-- Provided data start --
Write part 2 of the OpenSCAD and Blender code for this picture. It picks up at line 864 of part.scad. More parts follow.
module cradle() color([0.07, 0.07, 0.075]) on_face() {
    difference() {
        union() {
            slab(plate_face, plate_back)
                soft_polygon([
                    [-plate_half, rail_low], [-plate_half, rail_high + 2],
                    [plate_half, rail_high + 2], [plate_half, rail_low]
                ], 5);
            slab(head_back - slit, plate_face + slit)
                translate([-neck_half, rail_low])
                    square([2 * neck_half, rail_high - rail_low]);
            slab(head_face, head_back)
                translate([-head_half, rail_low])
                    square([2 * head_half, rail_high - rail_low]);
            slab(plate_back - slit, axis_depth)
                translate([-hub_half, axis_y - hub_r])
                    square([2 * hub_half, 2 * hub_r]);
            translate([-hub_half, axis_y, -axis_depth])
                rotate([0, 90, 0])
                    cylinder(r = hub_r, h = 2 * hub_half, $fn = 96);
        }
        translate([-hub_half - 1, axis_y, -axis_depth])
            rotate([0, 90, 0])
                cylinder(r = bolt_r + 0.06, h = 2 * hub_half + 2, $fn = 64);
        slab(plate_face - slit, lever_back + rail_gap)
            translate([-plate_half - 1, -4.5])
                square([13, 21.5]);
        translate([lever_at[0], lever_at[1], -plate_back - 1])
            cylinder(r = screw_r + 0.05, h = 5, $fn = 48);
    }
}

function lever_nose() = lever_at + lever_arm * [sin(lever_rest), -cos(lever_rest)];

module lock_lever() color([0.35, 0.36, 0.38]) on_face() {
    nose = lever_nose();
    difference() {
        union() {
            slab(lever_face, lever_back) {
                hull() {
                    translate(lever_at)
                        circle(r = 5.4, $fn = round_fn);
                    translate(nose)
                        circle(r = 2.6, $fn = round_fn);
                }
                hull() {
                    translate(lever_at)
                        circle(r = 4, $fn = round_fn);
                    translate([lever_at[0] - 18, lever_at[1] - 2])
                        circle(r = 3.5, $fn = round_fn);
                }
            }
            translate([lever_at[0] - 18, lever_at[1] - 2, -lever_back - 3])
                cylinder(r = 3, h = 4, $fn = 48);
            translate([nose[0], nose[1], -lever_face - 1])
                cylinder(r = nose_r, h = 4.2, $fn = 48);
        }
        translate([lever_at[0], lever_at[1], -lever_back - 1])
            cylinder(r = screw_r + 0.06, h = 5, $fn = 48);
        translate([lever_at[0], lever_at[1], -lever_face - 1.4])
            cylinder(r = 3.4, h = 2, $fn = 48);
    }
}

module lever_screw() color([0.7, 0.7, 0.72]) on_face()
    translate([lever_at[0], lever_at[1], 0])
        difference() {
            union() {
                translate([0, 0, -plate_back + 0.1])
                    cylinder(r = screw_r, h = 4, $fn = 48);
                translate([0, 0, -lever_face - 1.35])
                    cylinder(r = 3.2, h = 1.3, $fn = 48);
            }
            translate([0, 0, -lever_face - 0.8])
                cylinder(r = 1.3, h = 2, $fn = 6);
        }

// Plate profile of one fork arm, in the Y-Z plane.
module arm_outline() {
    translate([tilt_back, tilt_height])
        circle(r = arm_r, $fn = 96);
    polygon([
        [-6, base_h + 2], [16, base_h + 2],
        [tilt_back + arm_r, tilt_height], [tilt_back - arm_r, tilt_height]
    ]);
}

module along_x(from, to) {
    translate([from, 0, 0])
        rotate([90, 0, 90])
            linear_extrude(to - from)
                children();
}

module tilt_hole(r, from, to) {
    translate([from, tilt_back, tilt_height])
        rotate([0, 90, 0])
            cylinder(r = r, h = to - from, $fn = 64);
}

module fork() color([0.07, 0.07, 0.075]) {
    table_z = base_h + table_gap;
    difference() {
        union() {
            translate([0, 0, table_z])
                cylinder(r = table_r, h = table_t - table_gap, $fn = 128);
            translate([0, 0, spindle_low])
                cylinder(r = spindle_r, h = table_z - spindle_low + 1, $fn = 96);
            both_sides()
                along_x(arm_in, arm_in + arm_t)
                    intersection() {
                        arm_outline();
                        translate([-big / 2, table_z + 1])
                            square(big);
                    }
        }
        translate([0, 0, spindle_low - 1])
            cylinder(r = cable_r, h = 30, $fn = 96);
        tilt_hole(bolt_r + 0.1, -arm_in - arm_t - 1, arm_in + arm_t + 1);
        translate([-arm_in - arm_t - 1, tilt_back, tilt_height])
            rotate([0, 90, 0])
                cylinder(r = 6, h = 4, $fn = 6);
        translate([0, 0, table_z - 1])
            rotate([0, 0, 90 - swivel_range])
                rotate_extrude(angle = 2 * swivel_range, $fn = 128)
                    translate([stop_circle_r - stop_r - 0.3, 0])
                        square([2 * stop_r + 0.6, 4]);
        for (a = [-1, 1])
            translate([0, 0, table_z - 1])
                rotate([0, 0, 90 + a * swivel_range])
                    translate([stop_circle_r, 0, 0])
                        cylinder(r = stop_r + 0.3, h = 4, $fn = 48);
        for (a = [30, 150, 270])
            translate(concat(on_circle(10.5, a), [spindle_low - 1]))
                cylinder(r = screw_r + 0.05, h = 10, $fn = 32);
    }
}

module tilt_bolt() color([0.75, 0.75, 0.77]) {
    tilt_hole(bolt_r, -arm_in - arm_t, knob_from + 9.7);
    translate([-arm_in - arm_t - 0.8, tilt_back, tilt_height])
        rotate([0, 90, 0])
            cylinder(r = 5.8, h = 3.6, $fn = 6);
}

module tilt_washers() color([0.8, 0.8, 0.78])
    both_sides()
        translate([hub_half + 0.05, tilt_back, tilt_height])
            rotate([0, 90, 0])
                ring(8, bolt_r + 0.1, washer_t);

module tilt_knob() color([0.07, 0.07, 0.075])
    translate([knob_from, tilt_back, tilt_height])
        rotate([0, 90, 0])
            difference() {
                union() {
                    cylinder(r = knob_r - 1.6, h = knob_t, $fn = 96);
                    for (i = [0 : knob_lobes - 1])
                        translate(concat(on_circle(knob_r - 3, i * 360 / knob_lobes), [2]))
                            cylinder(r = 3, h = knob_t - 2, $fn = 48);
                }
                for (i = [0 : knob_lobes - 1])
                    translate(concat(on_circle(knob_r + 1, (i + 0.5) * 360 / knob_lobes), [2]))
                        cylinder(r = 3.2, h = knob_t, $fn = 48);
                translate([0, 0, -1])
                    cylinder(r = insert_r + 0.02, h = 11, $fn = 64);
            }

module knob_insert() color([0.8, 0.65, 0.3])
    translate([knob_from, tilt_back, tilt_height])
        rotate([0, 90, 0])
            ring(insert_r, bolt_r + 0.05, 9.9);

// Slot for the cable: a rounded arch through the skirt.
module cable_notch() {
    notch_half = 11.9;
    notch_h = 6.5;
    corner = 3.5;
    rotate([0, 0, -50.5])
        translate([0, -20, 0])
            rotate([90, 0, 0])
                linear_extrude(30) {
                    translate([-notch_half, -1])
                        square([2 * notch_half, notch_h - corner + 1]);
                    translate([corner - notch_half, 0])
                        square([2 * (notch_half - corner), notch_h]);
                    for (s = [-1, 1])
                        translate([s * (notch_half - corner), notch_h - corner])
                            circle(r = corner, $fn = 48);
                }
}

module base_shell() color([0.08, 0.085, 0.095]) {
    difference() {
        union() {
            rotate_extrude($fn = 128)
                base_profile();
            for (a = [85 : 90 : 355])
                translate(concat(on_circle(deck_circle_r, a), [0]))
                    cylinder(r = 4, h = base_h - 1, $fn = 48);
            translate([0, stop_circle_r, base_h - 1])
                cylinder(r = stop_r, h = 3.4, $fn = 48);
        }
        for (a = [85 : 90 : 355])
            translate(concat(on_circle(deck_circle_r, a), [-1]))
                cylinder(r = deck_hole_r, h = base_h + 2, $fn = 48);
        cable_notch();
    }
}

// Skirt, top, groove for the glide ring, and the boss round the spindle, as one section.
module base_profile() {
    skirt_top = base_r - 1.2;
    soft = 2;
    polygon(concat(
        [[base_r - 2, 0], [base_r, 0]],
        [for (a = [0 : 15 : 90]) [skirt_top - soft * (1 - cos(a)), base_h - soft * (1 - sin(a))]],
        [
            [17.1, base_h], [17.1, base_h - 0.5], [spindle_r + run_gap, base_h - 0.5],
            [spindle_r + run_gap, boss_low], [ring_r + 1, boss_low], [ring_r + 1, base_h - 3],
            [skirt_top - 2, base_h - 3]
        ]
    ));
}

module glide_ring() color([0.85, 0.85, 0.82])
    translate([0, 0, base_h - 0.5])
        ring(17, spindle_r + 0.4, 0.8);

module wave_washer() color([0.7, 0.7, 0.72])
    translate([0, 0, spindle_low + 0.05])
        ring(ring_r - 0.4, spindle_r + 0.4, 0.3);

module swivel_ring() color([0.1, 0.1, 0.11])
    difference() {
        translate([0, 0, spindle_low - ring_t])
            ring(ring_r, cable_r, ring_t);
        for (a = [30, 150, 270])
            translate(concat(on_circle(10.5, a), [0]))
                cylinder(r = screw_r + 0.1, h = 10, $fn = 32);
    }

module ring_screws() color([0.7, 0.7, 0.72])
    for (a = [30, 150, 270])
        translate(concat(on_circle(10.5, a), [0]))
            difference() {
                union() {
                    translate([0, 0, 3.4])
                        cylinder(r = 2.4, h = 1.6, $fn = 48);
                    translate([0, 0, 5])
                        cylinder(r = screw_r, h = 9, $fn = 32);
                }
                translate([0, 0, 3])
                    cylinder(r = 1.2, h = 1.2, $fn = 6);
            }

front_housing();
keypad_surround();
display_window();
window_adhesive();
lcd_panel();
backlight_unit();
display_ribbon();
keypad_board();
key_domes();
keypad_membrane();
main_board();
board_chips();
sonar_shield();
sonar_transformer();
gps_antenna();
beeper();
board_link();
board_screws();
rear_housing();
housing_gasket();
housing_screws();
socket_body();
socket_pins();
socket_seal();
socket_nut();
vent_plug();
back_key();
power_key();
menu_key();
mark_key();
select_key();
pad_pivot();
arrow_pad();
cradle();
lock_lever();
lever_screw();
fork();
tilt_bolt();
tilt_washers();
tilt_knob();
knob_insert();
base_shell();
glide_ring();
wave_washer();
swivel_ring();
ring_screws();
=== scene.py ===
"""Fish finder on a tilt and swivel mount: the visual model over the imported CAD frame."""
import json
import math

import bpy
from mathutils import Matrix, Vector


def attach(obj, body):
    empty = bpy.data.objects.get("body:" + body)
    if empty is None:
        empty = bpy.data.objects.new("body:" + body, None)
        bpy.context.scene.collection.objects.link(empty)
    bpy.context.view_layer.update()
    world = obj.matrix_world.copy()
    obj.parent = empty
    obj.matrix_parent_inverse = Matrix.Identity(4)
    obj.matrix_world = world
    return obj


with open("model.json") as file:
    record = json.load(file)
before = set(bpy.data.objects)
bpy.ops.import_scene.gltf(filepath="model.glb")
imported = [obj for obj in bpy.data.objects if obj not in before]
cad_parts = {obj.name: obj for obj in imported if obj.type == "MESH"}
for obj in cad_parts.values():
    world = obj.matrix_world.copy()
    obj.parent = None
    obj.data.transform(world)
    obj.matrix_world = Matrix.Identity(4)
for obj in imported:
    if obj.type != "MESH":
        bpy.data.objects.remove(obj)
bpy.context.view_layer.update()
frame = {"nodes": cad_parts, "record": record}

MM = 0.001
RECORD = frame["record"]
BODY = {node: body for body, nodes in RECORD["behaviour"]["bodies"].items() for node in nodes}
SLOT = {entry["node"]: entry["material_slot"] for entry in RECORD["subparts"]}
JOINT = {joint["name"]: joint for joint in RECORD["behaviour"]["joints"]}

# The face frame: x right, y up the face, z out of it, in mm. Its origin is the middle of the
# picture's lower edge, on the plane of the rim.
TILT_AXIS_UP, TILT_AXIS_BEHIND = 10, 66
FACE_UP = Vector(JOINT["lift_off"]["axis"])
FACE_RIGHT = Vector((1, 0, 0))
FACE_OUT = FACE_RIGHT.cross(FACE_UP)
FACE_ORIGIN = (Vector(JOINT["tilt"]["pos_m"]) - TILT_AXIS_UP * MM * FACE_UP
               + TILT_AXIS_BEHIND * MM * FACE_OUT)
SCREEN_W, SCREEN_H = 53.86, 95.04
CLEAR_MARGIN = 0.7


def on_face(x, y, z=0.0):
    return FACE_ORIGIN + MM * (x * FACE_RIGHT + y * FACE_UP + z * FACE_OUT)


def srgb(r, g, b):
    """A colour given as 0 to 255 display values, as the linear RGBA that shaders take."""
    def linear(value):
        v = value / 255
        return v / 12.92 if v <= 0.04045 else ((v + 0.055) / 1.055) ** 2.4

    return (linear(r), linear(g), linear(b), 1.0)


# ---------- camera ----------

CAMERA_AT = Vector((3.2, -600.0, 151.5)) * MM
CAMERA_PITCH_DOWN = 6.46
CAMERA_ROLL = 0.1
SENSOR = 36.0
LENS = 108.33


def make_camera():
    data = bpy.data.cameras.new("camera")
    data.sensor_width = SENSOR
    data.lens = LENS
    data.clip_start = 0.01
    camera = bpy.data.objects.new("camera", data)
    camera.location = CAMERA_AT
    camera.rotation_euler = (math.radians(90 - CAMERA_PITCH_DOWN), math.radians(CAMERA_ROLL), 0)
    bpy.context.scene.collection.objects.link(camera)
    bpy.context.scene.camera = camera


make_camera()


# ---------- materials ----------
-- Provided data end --
--- Aim of the task ---
From the listing above, pick out every line containing "json".

--- Task output ---
import json
with open("model.json") as file:
    record = json.load(file)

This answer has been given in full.